Thursday, September 26, 2013

Old Age Day by Day September 26, 2013

Last night we watched John Ford's "The Searchers".  It's a strange, not totally successful movie, based on a real incident in Texas, where a child was abducted by Commanches, and later recovered.  It has John Wayne as the uncle searching for his niece, and he's racist and bitter.  There is not a lot of background and historically it is inaccurate, but it does bring up important points:  is girl, now "sullied" only fit to be killed as her uncle thinks, or should be be saved and valued?  Is a child responsible for her own abduction and rape?  We are still grappling with this issue.  Do we blame and devalue the victim, for surviving? 
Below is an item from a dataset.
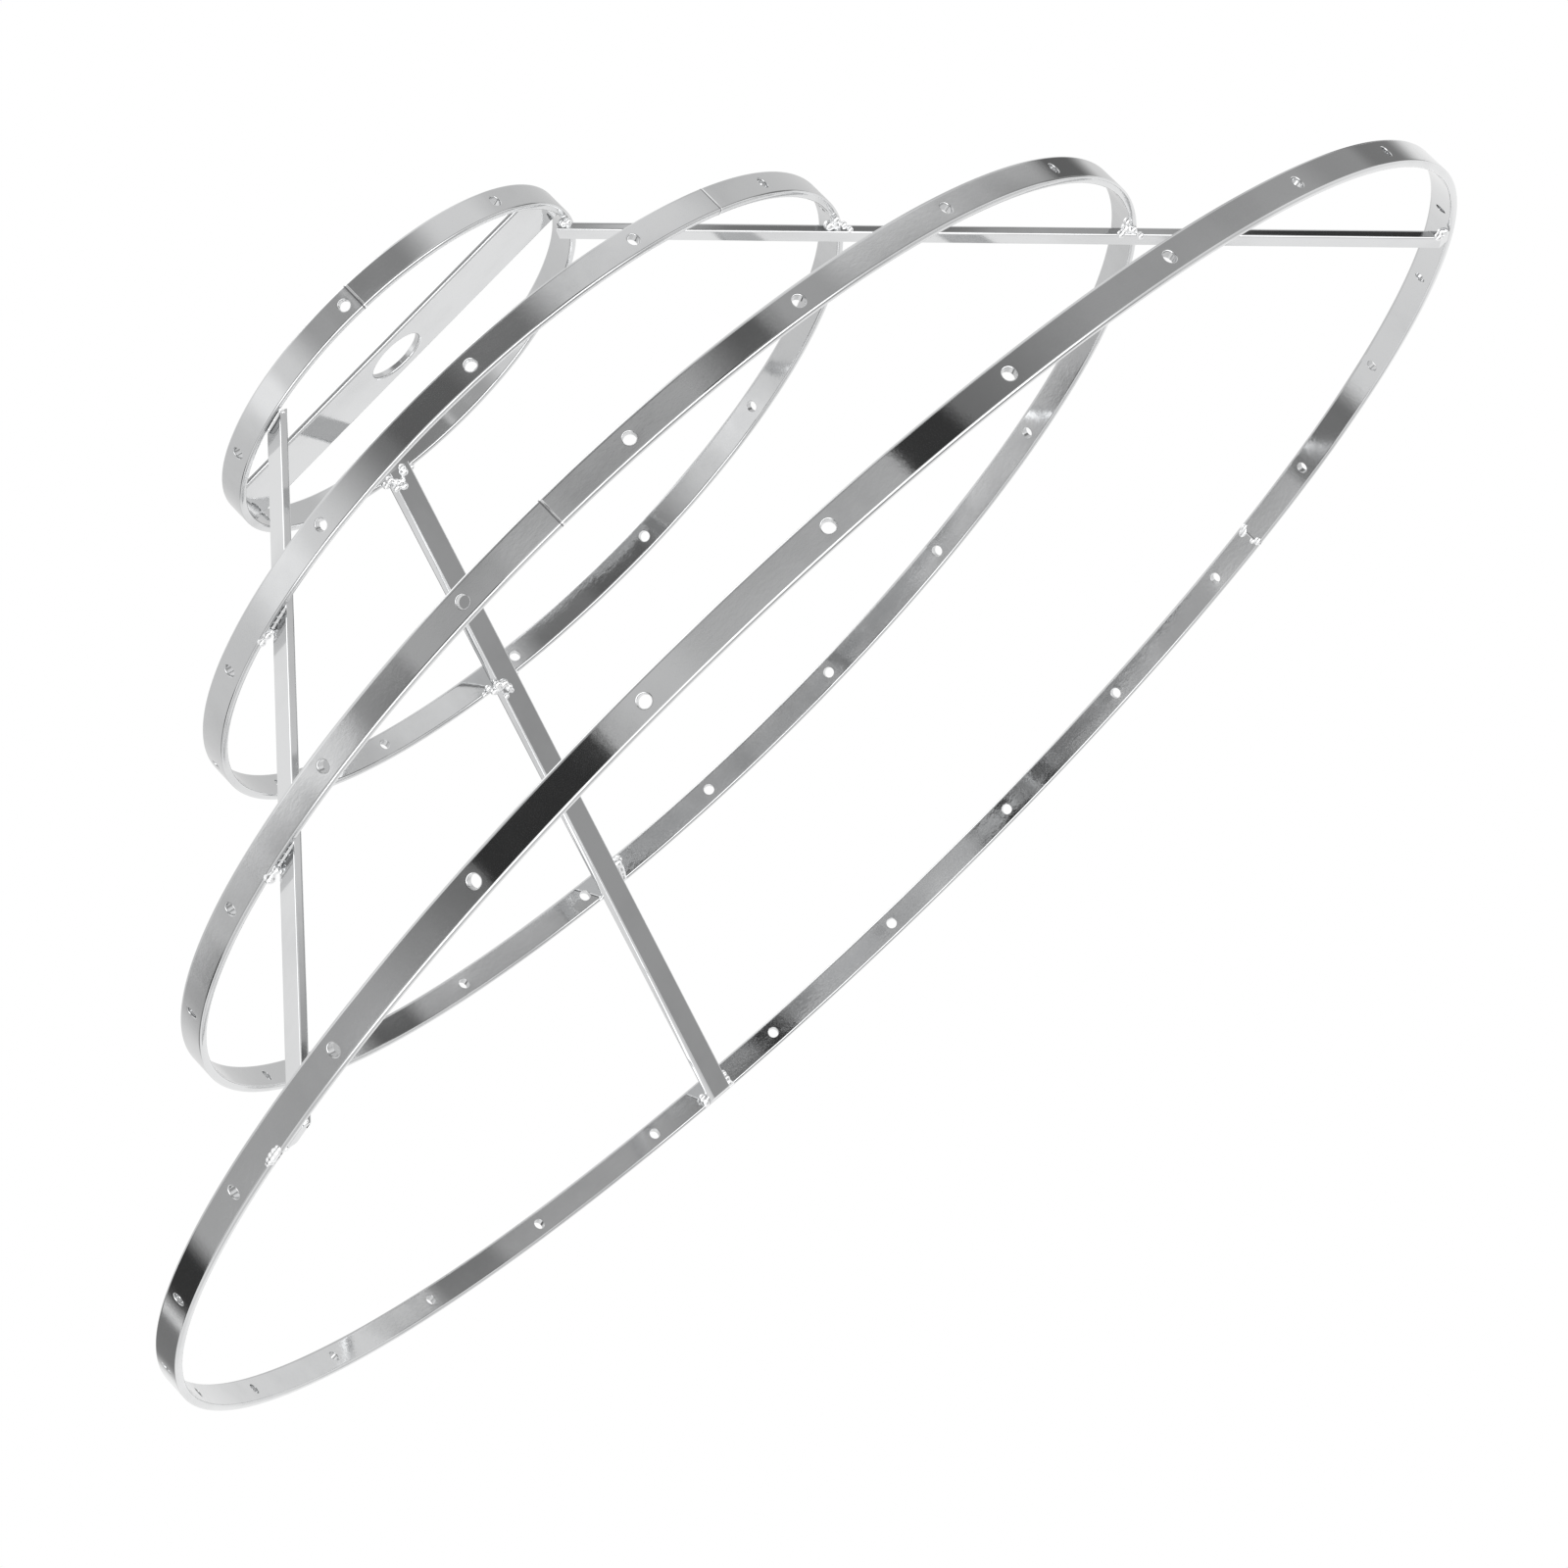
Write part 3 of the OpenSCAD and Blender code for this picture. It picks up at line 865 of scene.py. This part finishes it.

I prefer "Stalking of the Moon" and "Unforgiven", the former with Gregory Peck and Eva Marie Saint, and the later with Burt Lancaster and Audrey Hepburn, but there is something in Ford's movie that is even stickier than in those two.  John Wayne relents in the end, but what will happen to the girl is unknown.  In "Unforgiven" we know they will have to leave and seek out a new place, hiding from the fact of the girl being Indian.  Only in "Stalking" can they live out their lives, partially because they are so isolated, and also because they have killed everyone who knows or cares.  These scenarios were real, and with all kinds of outcomes.  Some captives wanted to stay with their Indian families, some were treated like whores if they tried to live in the white world again, and an Indian girl living with a white man was in danger.  Yet there were thousands of mixed bloods from these willing or unwilling unions.  I recommend all three of these movies.